J’étais ami avec Francis Bacon, le peintre, et j’ai eu une conversation avec lui dans les années 1970, à une époque où j’avais une galerie à Montréal. Et j’étais un peu déçu parce que j’y avais présenté une expo qui n’avait suscité que très peu d’intérêt. Et Bacon m’a dit: «Ecoute Bill, il suffit qu’une seule personne soit influencée, ou changée par cette exposition, pour qu’elle soit un succès.» Depuis, je garde toujours cette idée dans ma tête. Et souvent, quand je parle à un photographe, ou à un artiste, je lui demande «est-ce qu’il y a quelque chose dans votre vie qui a déclenché votre intérêt?» Et presque toujours la réponse est «Oui! J’ai lu un livre, écouté une chanson», etc. Et dans mon cas, c’est une visite faite en compagnie de mon oncle, à l’âge de 18 ans, à la National Gallery de Londres. J’étais là comme touriste parce que je suis canadien. Mais ma famille est anglaise, et mon oncle habite Londres. C’est à cette occasion que j’ai découvert la richesse de la photographie européenne. Et je me souviens très bien, près de 60 ans plus tard, l’effet qu’avaient eu sur moi les Canaletto. Ses œuvres sont quasi photographiques à distance. Mais une fois que l’on est tout près on se rend compte que c’est assez abstrait. Et certainement cela a eu une influence sur mon développement.
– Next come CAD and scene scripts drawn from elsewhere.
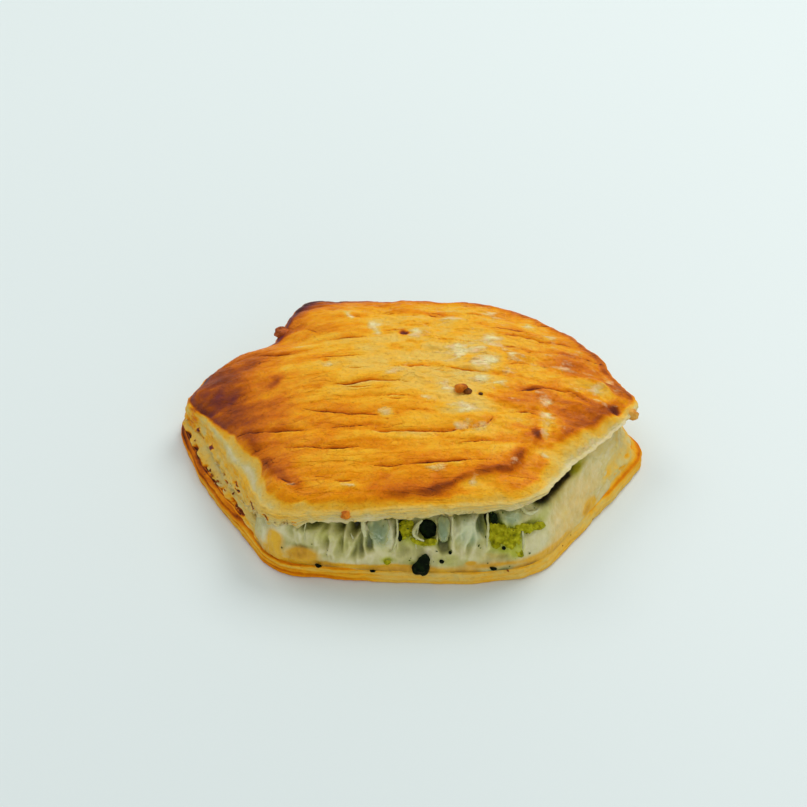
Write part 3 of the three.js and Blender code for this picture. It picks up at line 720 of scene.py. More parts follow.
def base_mesh():
    angle = even_angles(BASE, BASE_SPOKES)
    edge = at(angle, reach(BASE, angle), 0)
    far = reach(BASE, angle) + 0.45 * rough(edge, 8, 76, 2) + 0.2 * rough(edge, 2.5, 78, 2)
    lid = reach(LID, angle)
    wall = side("wall", angle)
    leafy = side("leafy", angle)
    crumbly = side("crumbly", angle)
    meets = side("meets", angle)
    proud = side("proud", angle)
    top = wall_height(angle)
    shoulder = 1.2 + 0.8 * (1 - leafy)
    rings, bake_and_painted_light_rows = [], []

    # Its underside, from the middle out.
    for share in (0.3, 0.6, 0.82, 0.95):
        rings.append(at(angle, (far - 1.1) * share, 0))
        bake_and_painted_light_rows.append(0.52 + 0.12 * rough(at(angle, far * share, 0), 9, 80, 2))

    # Its edge, with the leaves of dough and the steps between them.
    for t in np.linspace(0, 1, BASE_EDGE_RINGS):
        height = EDGE_HEIGHT * t + 0.4 * rough(edge, 9, 83, 2) * smooth((t - 0.3) / 0.7)
        inset = 0.5 * (1 - np.sqrt(np.clip(1 - (2 * t - 1) ** 6, 0, 1))) + 0.1
        inset = inset + (shoulder - 1.2) * smooth((t - 0.25) / 0.75) ** 1.4
        spot = at(angle, far, height)
        wander = 0.35 * noise(spot, (12, 12, 1e3), 84)
        phase = t * BASE_LEAVES + wander
        groove = np.abs(np.sin(np.pi * phase)) ** 0.6
        leaf = np.stack([edge[..., 0], edge[..., 1], 99 * np.floor(phase)], -1)
        step = 0.35 * noise(leaf, (14, 14, 1), 86)
        held = smooth(t / 0.12)
        out = (0.6 * leafy * (groove - 0.75) + step + 0.3 * rough(spot, (5, 5, 1.2), 85, 3)) * held
        rings.append(at(angle, far - inset + np.minimum(out, 0.45), height))
        line = 0.6 + 0.6 * noise(edge, 6, 89)
        shade = 0.27 + 0.05 * leafy + 0.36 * leafy * (1 - groove) * held
        shade += (0.14 + 0.14 * smooth(2 * leafy - 0.4)) * line * bump(t - 1, 0.08)
        shade += (0.05 + 0.2 * leafy) * bump(t, 0.2)
        bake_and_painted_light_rows.append(base_bake_and_painted_light(spot, angle, shade))

    # The wall of soft dough that rises from the edge to the lid, torn along its foot.
    for t in np.linspace(0.05, 1, BASE_WALL_RINGS):
        height = mix(EDGE_HEIGHT + 0.1, top, mix(t ** 0.85, smooth(t), 0.35))
        distance = mix(far - shoulder, lid * wall, t)
        spot = at(angle, distance, height)
        torn = proud + 0.7 * rough(spot, (7, 7, 4), 139, 3)
        distance = mix(distance, front_far(angle, height) + torn, meets * smooth(t / 0.2))
        spot = at(angle, distance, height)
        soft = 0.8 * rough(spot, (10, 10, 5), 90, 3) + 0.35 * rough(spot, (9, 9, 1.1), 93, 3)
        soft = soft * mix(1, 0.7, meets) + (0.1 + 0.3 * crumbly) * rough(spot, (2.4, 2.4, 1.4), 94, 3)
        near = 0.22 + 0.06 * noise(edge, 7, 130)
        ridge = crumbly * bump(t - near, 0.09)
        soft += ridge * (0.6 + 1.2 * rough(spot, (2.6, 2.6, 1.6), 132, 4))
        pores = smooth((rough(spot, (2.8, 2.8, 1.4), 136, 2) - 0.08) / 0.26)
        hole = crumbly * bump(t - near, 0.12) * pores
        soft -= 1.0 * hole
        held = smooth(t / 0.12) * smooth((1 - t) / 0.15)
        rings.append(at(angle, distance + soft * held, height + 0.25 * soft * held))
        leaf = np.cos(2 * np.pi * (t / 0.085 + 0.6 * noise(edge, 9, 134)))
        rim = leafy * smooth((near - 0.03 - t) / 0.05)
        shade = 0.12 + 0.14 * rough(spot, (14, 14, 1.1), 96, 3) + rim * (0.34 + 0.16 * leaf)
        # Painted shade darkens the holes torn along the ridge.
        shade += 0.5 * hole + 0.3 * ridge * rough(spot, 1.5, 138, 2) + 0.04 * crumbly - 0.04 * ridge
        shade += 0.09 * crumbly * leafy
        bake_and_painted_light_rows.append(base_bake_and_painted_light(spot, angle, shade))

    # Its inside, from the wall down to the bed that the filling lies on.
    for share in (0.9, 0.8, 0.68, 0.5, 0.25):
        height = mix(BED, top, smooth((share - 0.72) / 0.16))
        rings.append(at(angle, lid * wall * share, height))
        bake_and_painted_light_rows.append(np.full(angle.shape, 0.1))

    return skin("bottom_crust", np.array(rings), (0, 0, 0), (0, 0, BED), {"bake_and_painted_light": np.array(bake_and_painted_light_rows)})


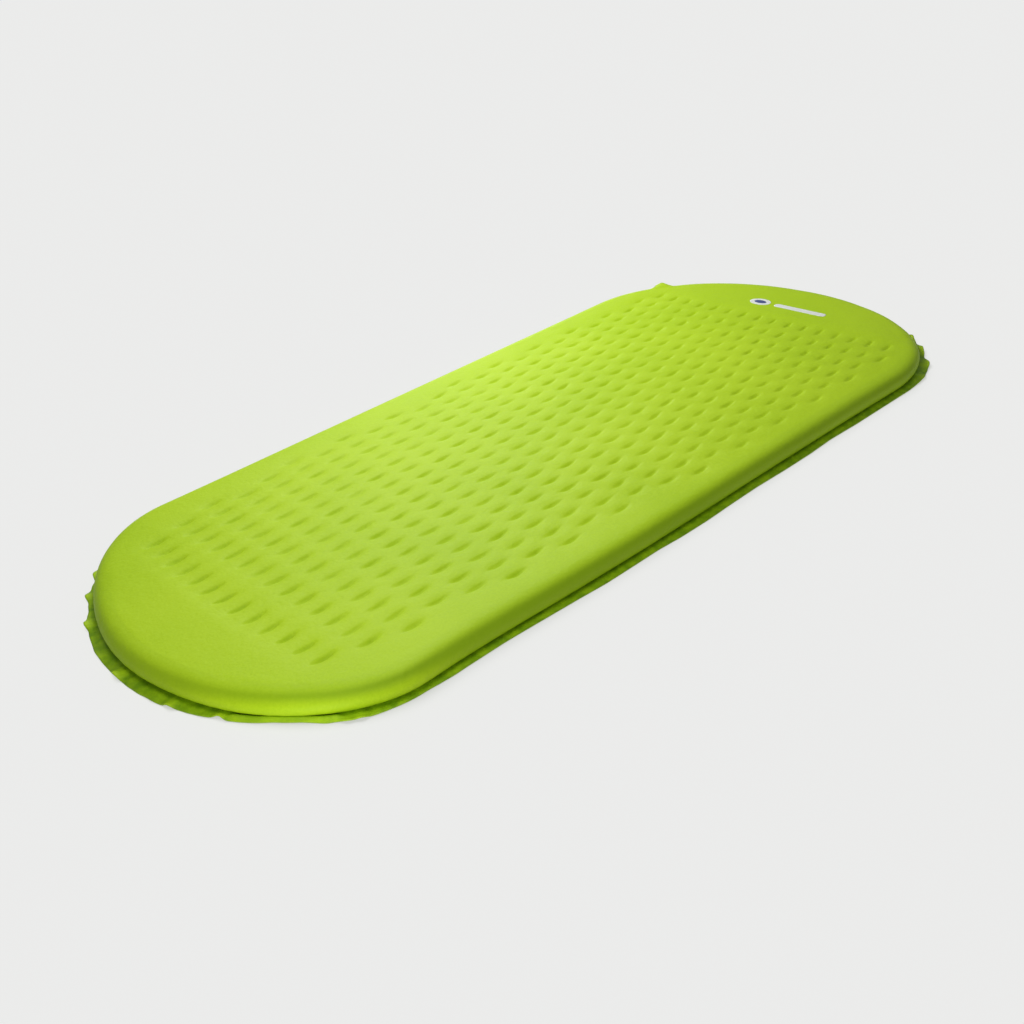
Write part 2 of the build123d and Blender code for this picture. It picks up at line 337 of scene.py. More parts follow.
class Nodes:
    """A short way to write a material's nodes."""

    def __init__(self, name):
        self.material = bpy.data.materials.new(name)
        self.material.use_nodes = True
        self.tree = self.material.node_tree
        self.tree.nodes.clear()
        self.out = self.tree.nodes.new("ShaderNodeOutputMaterial")
        self.place = self.add("ShaderNodeTexCoord").outputs["Object"]

    def add(self, kind, **settings):
        node = self.tree.nodes.new(kind)
        for key, value in settings.items():
            setattr(node, key, value)
        return node

    def put(self, socket, value):
        if isinstance(value, bpy.types.NodeSocket):
            self.tree.links.new(value, socket)
        else:
            socket.default_value = value

    def noise(self, scale, detail=2.0, roughness=0.5):
        node = self.add("ShaderNodeTexNoise")
        self.put(node.inputs["Vector"], self.place)
        self.put(node.inputs["Scale"], scale)
        self.put(node.inputs["Detail"], detail)
        self.put(node.inputs["Roughness"], roughness)
        return node.outputs["Fac"]

    def math(self, operation, a, b=0.0, clamp=False):
        node = self.add("ShaderNodeMath", operation=operation, use_clamp=clamp)
        self.put(node.inputs[0], a)
        self.put(node.inputs[1], b)
        return node.outputs[0]

    def ramp(self, value, stops):
        node = self.add("ShaderNodeValToRGB")
        self.put(node.inputs["Fac"], value)
        ramp = node.color_ramp
        while len(ramp.elements) < len(stops):
            ramp.elements.new(0.5)
        for element, (at, color) in zip(ramp.elements, stops):
            element.position = at
            element.color = (*color, 1.0)
        return node.outputs["Color"]

    def mix(self, share, a, b):
        node = self.add("ShaderNodeMix", data_type="RGBA")
        self.put(node.inputs[0], share)
        self.put(node.inputs[6], a if isinstance(a, bpy.types.NodeSocket) else (*a, 1.0))
        self.put(node.inputs[7], b if isinstance(b, bpy.types.NodeSocket) else (*b, 1.0))
        return node.outputs[2]

    def bump(self, height, distance, strength=1.0, normal=None):
        node = self.add("ShaderNodeBump")
        self.put(node.inputs["Height"], height)
        self.put(node.inputs["Distance"], distance)
        self.put(node.inputs["Strength"], strength)
        if normal:
            self.put(node.inputs["Normal"], normal)
        return node.outputs["Normal"]

    def attribute(self, name):
        return self.add("ShaderNodeAttribute", attribute_name=name).outputs["Fac"]

    def thread(self, pitch, axis):
        """Height of threads laid side by side along one axis, pitch in metres."""
        node = self.add("ShaderNodeTexWave", wave_type="BANDS", bands_direction=axis)
        self.put(node.inputs["Vector"], self.place)
        self.put(node.inputs["Scale"], 0.1 * np.pi / pitch)
        self.put(node.inputs["Distortion"], 0.6)
        self.put(node.inputs["Detail"], 1.0)
        self.put(node.inputs["Detail Scale"], 2.0)
        return node.outputs["Fac"]

    def shader(self, color, roughness, normal=None, **uniform):
        node = self.add("ShaderNodeBsdfPrincipled")
        color = color if isinstance(color, bpy.types.NodeSocket) else (*color, 1.0)
        self.put(node.inputs["Base Color"], color)
        self.put(node.inputs["Roughness"], roughness)
        if normal:
            self.put(node.inputs["Normal"], normal)
        for key, value in uniform.items():
            socket = node.inputs[key.replace("_", " ")]
            socket.default_value = (*value, 1.0) if isinstance(value, tuple) else value
        self.put(self.out.inputs["Surface"], node.outputs[0])
        return self.material


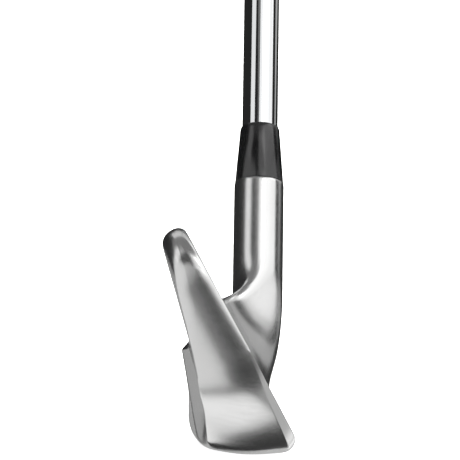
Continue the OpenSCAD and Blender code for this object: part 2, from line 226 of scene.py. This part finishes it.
# For each inner node: its name, two colours, roughness, metal share, grain and relief
innerFacts = {
    "toe_weight": ("tungstenGrey", (0.26, 0.26, 0.27), (0.32, 0.32, 0.33), 0.45, 1.0, 1500, 0.01),
    "cavity_filler": ("fillerFoam", (0.10, 0.11, 0.20), (0.15, 0.16, 0.27), 0.7, 0.0, 900, 0.05),
    "shaft_adhesive": ("amberEpoxy", (0.42, 0.33, 0.12), (0.50, 0.40, 0.16), 0.3, 0.0, 700, 0.01),
    "tip_weight": ("turnedBrass", (0.62, 0.47, 0.20), (0.70, 0.54, 0.25), 0.3, 1.0, 1800, 0.005),
    "grip_tape": ("crepeTape", (0.62, 0.56, 0.42), (0.72, 0.66, 0.52), 0.8, 0.0, 1200, 0.05),
}
for nodeName, innerFact in innerFacts.items():
    paintNode(nodeName, plainFinish(*innerFact))
print("materials made")

# the head

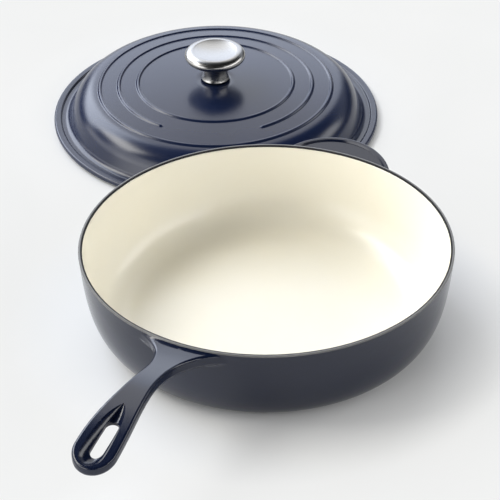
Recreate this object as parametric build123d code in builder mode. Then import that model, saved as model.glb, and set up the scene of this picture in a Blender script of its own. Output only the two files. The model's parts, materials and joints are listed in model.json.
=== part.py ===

C’est donc comme cela que j’approche chaque nouvelle exposition. Il y a des gens qui vont la voir et dire ok, bon, je passe à autre chose. Et d’autres qui vont être vraiment passionnés par ce qu’ils découvrent!

Autoportrait © William A. Ewing

*William A. Ewing

Né en 1944 à Montréal, au Canada, William Ewing, conservateur et auteur indépendant, a été directeur du Musée de l’Elysée à Lausanne pendant quinze ans (1996-2010). Depuis sa sortie du musée, il a été engagé en tant que conservateur par la Foundation for the Exhibition of Photography (la FEP, Minneapolis / Lausanne) et la Fondation suisse Carène, et a été directeur de projets curatoriaux pour l’éditeur Thames & Hudson. Il a enseigné à l’Université de Genève pendant dix ans et a reçu le statut d’Officier de l’Ordre des Arts et des Lettres de France et le Prix du service exceptionnel à la photographie de la Royal Photographic Society. Ses expositions ont été vues dans des musées tels que le Museum of Modern Art, International center of Photography à New York, les Centre Pompidou, Musée Carnavalet, Maison de la Photographie, Jeu de Paume à Paris, le Kunsthaus à Zurich, le MASI à Lugano, le Junstmuseum Den à La Haye, le CO à Berlin, le Museo Nacional Reine Sofia à Madrid, le Setagaya Museum à Tokyo, le Musée national d’art moderne à Séoul, le Ullens Center of Contemporary Art à Pékin, etc. Il est l’auteur de nombreux livres, le plus récent étant «The Polaroid Project: At the Intersection of Art and Technology»; «Civilization: The Way We live no»; «William Wegman: Être Humain»; et «Edward Burtynsky, éléments essentiels». Sa plus grande exposition «Civilization», a été présentée en Corée, Chine, Australie, Nouvelle-Zélande et ouvrira en 2021 au Musée des civilisations de Marseille.